Political News

Former British PM Tony Blair to Trump: Keep your allies with you

Posted November 16, 2017 11:59 a.m. EST

— For former British Prime Minister Tony Blair, US President Donald Trump's "America First" priorities are not inherently problematic. However, Blair says they must be promoted in a way that does not isolate the US from its global allies.

"In one sense, why wouldn't you put America first? We should put Britain first. I mean everyone should put their country first," Blair told David Axelrod on "The Axe Files," a podcast from the University of Chicago Institute of Politics and CNN.

"My only plea to President Trump, or whoever is the American president, is approach things in a way that keeps your allies with you and keeps the western world united because we're going to need that as we go through this big geopolitical change," the former Prime Minister said.

That change, Blair believes, will be the emergence of China as the dominant global power.

"China's got a right to take its proper place in the world," Blair said. "But just the consequences of this are so dramatic that we need that cohesive set of alliances staying strong and staying behind the values we believe in."

Blair said he would have "obviously" preferred that the US not signal its intention to pull out of the Paris climate agreement, but added he hopes that it will stay committed to the North Atlantic Treaty Organization, despite Trump's criticisms of the institution.

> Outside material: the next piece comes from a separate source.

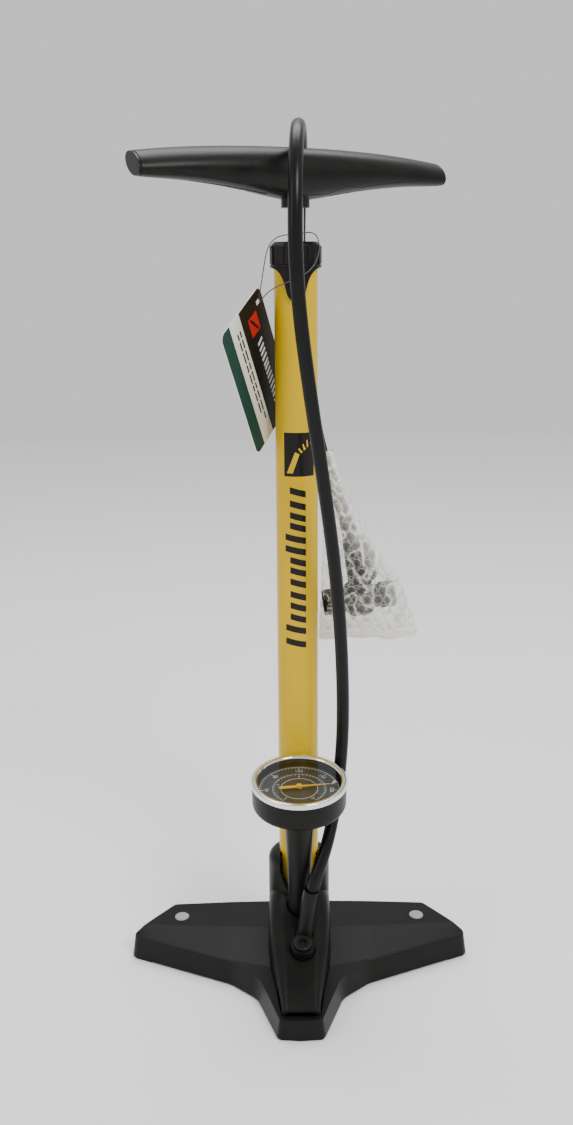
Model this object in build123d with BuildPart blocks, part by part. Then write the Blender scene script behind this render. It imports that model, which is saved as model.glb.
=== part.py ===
from build123d import *

import os
from math import cos, radians, sin, tan

os.makedirs("parts", exist_ok=True)

# Floor bicycle pump, in millimetres. +Z is up and the barrel stands on the Z axis. The front of
# the pump, with its toe, gauge and hose fitting, faces -Y, and the user's feet go on the two wings.

# ---------------------------------------------------------------------------
# Driving dimensions
# ---------------------------------------------------------------------------
RUN = 0.05  # radial clearance of a running fit
SEAT = 0.03  # gap between pieces that are pressed or screwed together

BARREL_R = 16.0
BARREL_WALL = 1.5
BARREL_BASE_Z = 34.0
BARREL_TOP_Z = 568.0
BORE_R = BARREL_R - BARREL_WALL

ROD_R = 6.0
ROD_WALL = 1.5
ROD_FOOT_Z = 70.0
ROD_TOP_Z = 634.0
STROKE = 470.0

FOOT_T = 1.5
SHELL_T = 3.0
BASE_HALF_WIDTH = 145.0
BASE_REAR_Y = 33.0
TOE_Y = -120.5
BASE_DRAFT = 8.0
HUMP_FLOOR_Z = 14.0
NACELLE_R = 25.0
NACELLE_TOP_Z = 96.0

GAUGE_CENTRE = (0.0, -56.0, 183.5)
GAUGE_TILT = 7.0
GAUGE_R = 36.8
NEEDLE_TURN = 270.0

HANDLE_HALF = 124.5
HANDLE_YAW = 29.0
# where the handle's two mouldings meet, as distance from the middle and height
HANDLE_SPLIT = [(118, 627.5), (62, 621.5), (50, 619.5), (34, 619.5), (20, 614), (0, 613)]
SPLIT_FLAT_Z = 619.5

HOSE_R = 5.0
HOSE_BORE_R = 2.5

HEAD_CENTRE = (50.0, 30.0, 303.0)
HEAD_LEAN = 8.0

pieces = {}

# ---------------------------------------------------------------------------
# Base: a winged shell, its bottom plate, rubber feet and wing plugs
# ---------------------------------------------------------------------------
# floor outline of the right half, from the toe round to the rear middle
OUTLINE = [
    (0, TOE_Y),
    (17.5, -119),
    (34, -70),
    (56, -50),
    (BASE_HALF_WIDTH, -8),
    (109, BASE_REAR_Y),
    (0, BASE_REAR_Y),
]
# corner radii at the inner points of OUTLINE
OUTLINE_R = [5, 22, 22, 7, 9]

# top surface at a station X: rear height, soft crease (Y, Z) and front crease (Y, Z)
TOP_STATIONS = [
    (0, 30.0, (-13, 29.0), (-62, 20.5)),
    (60, 29.0, (-7, 27.5), (-43, 20.0)),
    (128, 27.0, (3, 23.5), (-11, 19.5)),
    (150, 26.5, (6, 22.0), (1, 19.0)),
]
TOP_REAR_Y = 45
TOP_TOE = (-130, 15.4)


def base_outline(inset, plane):
    """The base's floor outline on a plane, moved inwards by inset."""
    with BuildSketch(plane) as outline:
        with BuildLine():
            right = FilletPolyline(*OUTLINE, radius=OUTLINE_R)
            mirror(right, about=Plane.YZ)
        make_face()
        if inset:
            offset(amount=-inset, kind=Kind.INTERSECTION)
    return outline.sketch


def base_block(inset, drop, floor_z):
    """Everything under the base's top surface and inside its walls, down to floor_z."""
    with BuildPart() as walls:
        add(base_outline(inset, Plane.XY.offset(floor_z)))
        extrude(amount=40, taper=BASE_DRAFT)
    mirrored = [(-x, *rest) for x, *rest in reversed(TOP_STATIONS[1:])]
    with BuildPart() as under_top:
        for x, rear_z, soft, front in mirrored + TOP_STATIONS:
            station = Plane(origin=(x, 0, 0), x_dir=(0, 1, 0), z_dir=(1, 0, 0))
            with BuildSketch(station):
                with BuildLine():
                    Polyline(
                        (TOP_REAR_Y, -5),
                        (TOP_REAR_Y, rear_z - drop),
                        (soft[0], soft[1] - drop),
                        (front[0], front[1] - drop),
                        (TOP_TOE[0], TOP_TOE[1] - drop),
                        (TOP_TOE[0], -5),
                        close=True,
                    )
                make_face()
        loft(ruled=True)
    return walls.part & under_top.part


def hump_outline(gap, plane):
    """Plan of the hump that covers the valve block, widened by gap."""
    with BuildSketch(plane) as plan:
        Circle(NACELLE_R)
        with BuildLine():
            Polyline(
                (-25, 0), (-25, -35), (-23.3, -55), (-19, -80), (-14.7, -112),
                (14.7, -112), (19, -80), (23.3, -55), (25, -35), (25, 0), close=True,
            )
        make_face()
        offset(amount=gap, kind=Kind.INTERSECTION)
    return plan.sketch


SHELL_POSTS = [(-100, -8), (100, -8), (-48, 12), (48, 12)]
COVER_POST = (0, -93)
POST_R = 4.5
SCREW_R = 1.6
PLATE_TOP_Z = 4.0
PLUG_XY = [(-100, 11), (100, 11)]
PLUG_R = 6.0
HUMP_GAP = 0.15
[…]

"If America started, for example to pull itself back from NATO, and I don't believe you will, but if you did, well that void's not going to be filled by anyone else. That's dangerous," Blair said.

Blair's tenure as Prime Minister has come to be remembered in large for his decision to join the US-led invasion of Iraq in 2003. He told Axelrod that it was the "most difficult decision" he had to make in office, but that he believed it was the right choice based on the intelligence at the time.

US and British forces launched the invasion based on the claim that Saddam Hussein's regime possessed weapons of mass destruction, but the intelligence reports the claim was based on turned out to be false.

Blair said he still believes the region is "in a better position" without Hussein in power.

"I can regret much about it but I can't regret the actual decision in removing him," he said. Pressed on whether he believed the chaos caused by the war allowed for the rise of terrorist groups like ISIS, he said he believed such forces were "deep rooted" in the region.

"In the end the answer to them is not to keep a whole lot of repressive dictatorships in power. The answer to them in the end is to evolve those societies in the direction of greater freedom and greater democracy," Blair countered.

Asked about his controversial history as an adviser to countries whose human rights records have been scrutinized, such as Kazakhstan, Blair said, "do not believe what you read in, a large part, the British media about my post prime ministerial activities."

Specifically addressing Kazakhstan, Blair said he was "helping them very specifically on reforms" and that the work was not for profit.

"My work in the Middle East has always been not for profit. And the work we've done in Africa has always been not for profit," he said.